Dans un portrait publié dans le New Yorker en 1999, le journaliste américain Jon Lee Anderson remarquait qu’un ami de l’écrivain l’avait décrit comme «le seul prix Nobel», une qualification qui, loin de le choquer, lui «avait semblé fondamentalement juste, du moins en Amérique Latine.» Lee Anderson oubliait tout de même un autre géant de la littérature espagnole, Pablo Neruda, lauréat du Nobel onze ans avant Garcia Marquez. Mais l’erreur est significative: pour beaucoup,  Garcia Marquez est le père de la littérature latino-américaine telle qu’on la connaît aujourd’hui.
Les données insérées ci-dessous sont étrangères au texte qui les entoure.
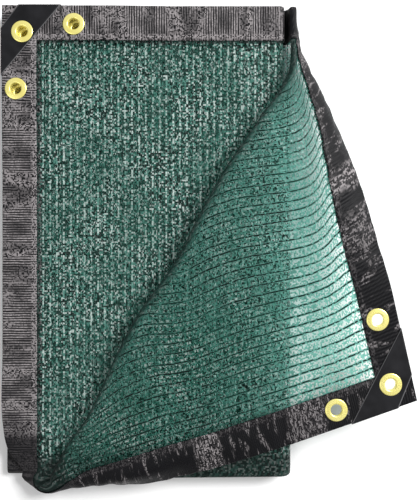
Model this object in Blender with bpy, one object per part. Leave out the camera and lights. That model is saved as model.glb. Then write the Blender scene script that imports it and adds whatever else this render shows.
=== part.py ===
"""Shade cloth of knitted mesh, folded in quarters, with the corner of its top sheet turned back.

The cloth is one panel with a binding tape on each side, a reinforcing patch on each corner and
three brass eyelets at each corner. It is folded once across and once lengthwise, so four sheets
lie on each other: "top" (turned back as a flap), "upper", "lower" and "base". The fold across is
at the stack's front edge (-Y) and the fold lengthwise, the spine, at its right edge (+X).
Sizes are in millimetres and the meshes are made in metres. The origin is the centre of the
stack's underside.
"""

import math

import bmesh
import bpy
import numpy as np

MM = 0.001

# The stack
WIDTH = 274.0
LENGTH = 446.0
SHEET_STEP = 7.0  # from one sheet's middle to the next one's
PANEL = 1.0  # thickness of the knitted panel
TAPE_WIDTH = 33.0
TAPE = 0.5  # thickness of the tape on each face of the panel
TAPE_EDGE = 1.5  # and at the cloth's edge, where it is turned over
PATCH = 0.5  # thickness of a patch on each face of the tape
GAP = 0.3

# Half thicknesses, from a sheet's middle outwards
PANEL_FACE = PANEL / 2
TAPE_INSIDE = PANEL_FACE + GAP
TAPE_FACE = TAPE_INSIDE + TAPE
PATCH_INSIDE = TAPE_FACE + GAP
PATCH_FACE = PATCH_INSIDE + PATCH
PANEL_INSET = 4.0  # from the cloth's edge to the panel's

# Heights of the sheets' middles, and the two folds
BASE_Z = TAPE_FACE
LOWER_Z = BASE_Z + SHEET_STEP
UPPER_Z = LOWER_Z + SHEET_STEP
TOP_Z = UPPER_Z + SHEET_STEP
FOLD_RADIUS = SHEET_STEP / 2
SPINE_RADIUS = SHEET_STEP  # to the middle between its two sheets
SPINE_X = WIDTH / 2 - SPINE_RADIUS - FOLD_RADIUS
SPINE_Z = (BASE_Z + TOP_Z) / 2
LEFT = -WIDTH / 2
BACK = LENGTH / 2
FOLD_DROP = LENGTH - FOLD_RADIUS  # from the back edge to where the front fold starts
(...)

«Le dernier optimiste de Colombie»

Un autre versant, certes plus polémique, de la popularité de Gabo est lié à son engagement idéologique. Après tout, ses convictions politiques ont informé toute sa vie à la fois ses romans et sa carrière de journaliste. Et même si une partie de son public lui a toujours reproché son amitié  avec le régime Cubain, Garcia Marquez était depuis longtemps considéré comme l’une des voix de la réconciliation entre la guérilla et Bogota, même après avoir quitté son pays de naissance pour le Mexique. Se décrivant comme «le dernier optimiste de Colombie», il avait ainsi poussé les deux côtés du conflit qui continue de déchirer son pays à s’asseoir à la table des négociations.
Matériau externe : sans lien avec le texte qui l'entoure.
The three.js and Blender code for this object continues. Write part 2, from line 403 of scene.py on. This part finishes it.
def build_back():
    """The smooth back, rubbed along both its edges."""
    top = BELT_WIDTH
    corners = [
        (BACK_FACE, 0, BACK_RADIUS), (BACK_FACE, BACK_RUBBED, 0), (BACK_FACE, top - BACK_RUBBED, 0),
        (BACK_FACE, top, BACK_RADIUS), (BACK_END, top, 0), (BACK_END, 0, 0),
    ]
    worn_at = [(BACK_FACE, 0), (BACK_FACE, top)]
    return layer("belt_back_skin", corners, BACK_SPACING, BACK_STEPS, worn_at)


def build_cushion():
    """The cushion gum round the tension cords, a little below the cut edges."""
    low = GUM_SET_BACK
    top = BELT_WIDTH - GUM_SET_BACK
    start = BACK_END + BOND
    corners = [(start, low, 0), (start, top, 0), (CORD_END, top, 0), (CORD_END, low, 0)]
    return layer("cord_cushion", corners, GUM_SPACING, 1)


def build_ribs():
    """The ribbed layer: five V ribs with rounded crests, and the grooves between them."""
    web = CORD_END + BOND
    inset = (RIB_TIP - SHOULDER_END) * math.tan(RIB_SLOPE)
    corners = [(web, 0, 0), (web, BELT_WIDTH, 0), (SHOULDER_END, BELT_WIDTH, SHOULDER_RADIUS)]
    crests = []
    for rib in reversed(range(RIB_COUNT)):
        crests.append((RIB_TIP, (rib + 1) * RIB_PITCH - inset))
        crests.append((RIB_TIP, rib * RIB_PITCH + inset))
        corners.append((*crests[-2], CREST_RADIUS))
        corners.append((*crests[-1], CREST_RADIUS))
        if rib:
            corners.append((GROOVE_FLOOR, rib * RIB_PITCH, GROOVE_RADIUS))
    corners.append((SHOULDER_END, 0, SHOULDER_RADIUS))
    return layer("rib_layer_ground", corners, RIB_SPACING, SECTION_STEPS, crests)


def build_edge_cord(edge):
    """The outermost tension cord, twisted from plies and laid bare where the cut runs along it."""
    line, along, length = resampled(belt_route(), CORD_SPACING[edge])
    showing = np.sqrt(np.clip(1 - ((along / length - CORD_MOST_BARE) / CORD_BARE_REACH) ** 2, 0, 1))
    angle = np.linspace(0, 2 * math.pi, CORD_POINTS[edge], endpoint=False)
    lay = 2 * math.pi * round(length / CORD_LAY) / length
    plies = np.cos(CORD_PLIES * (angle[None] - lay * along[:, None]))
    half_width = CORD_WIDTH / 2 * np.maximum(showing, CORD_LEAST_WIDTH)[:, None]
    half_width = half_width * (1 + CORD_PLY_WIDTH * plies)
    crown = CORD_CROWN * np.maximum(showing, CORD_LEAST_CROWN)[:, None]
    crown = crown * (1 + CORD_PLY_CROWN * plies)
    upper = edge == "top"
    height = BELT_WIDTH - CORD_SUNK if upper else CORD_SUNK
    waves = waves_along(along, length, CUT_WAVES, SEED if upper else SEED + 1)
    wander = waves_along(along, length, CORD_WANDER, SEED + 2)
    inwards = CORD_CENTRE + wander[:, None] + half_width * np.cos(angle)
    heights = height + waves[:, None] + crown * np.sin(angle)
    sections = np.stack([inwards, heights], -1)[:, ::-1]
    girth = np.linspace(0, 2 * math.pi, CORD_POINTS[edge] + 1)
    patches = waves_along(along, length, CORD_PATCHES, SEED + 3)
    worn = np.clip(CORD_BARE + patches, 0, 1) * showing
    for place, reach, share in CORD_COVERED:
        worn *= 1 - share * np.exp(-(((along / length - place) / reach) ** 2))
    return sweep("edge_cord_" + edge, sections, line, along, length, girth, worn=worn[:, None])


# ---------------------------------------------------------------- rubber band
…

A la fin des années 1990, celui qui était alors président de la Colombie, Andrés Pastrana, fit appel à Garcia Marquez pour négocier avec les FARC.  L’écrivain présenta le chef d’Etat colombien à Fidel Castro, et c’est en partie grâce à lui que les dialogues de paix entre la guérilla et Bogota ont encore lieu à La Havane. «Je ne dirais pas que c’est Gabo qui a tout mis en place», confiait Bill Richardson, l’ancien Secrétaire à l’Energie américain, au New Yorker. «Mais  il a certainement agi en catalyseur».

Souvent critiqué pour son goût un peu trop prononcé du pouvoir, et de ceux qui le détenaient, Gabo a tout de même pris part aux négociations pour terminer les guerres civiles au Nicaragua et à El Salvador et participé aux opérations de libération d’otages en Colombie.

Sans avoir jamais condamné Castro, il admettait avoir souvent intercédé pour obtenir l’exil de certains prisonniers politiques cubains (il disait même se loger chez certains d’entre eux quand il visitait Miami).

Mais c’est peut-être avant tout son rayonnement international, même aux pires heures de la Colombie, dont ses compatriotes lui sont reconnaissants. Dans un pays ravagé par la violence, le narcotrafic et les guérillas  —un mal que Garcia Marquez avait qualifié d’«holocauste Biblique»— la magie du verbe de ses plus grandes œuvres a longtemps été l’une des seules fiertés du pays qu’il avait fini par abandonner. Comme l’a si bien résumé le journaliste Enrique Santos Calderón, «dans un pays qui s’est enfoncé dans la merde, Gabo est un symbole de fierté nationale».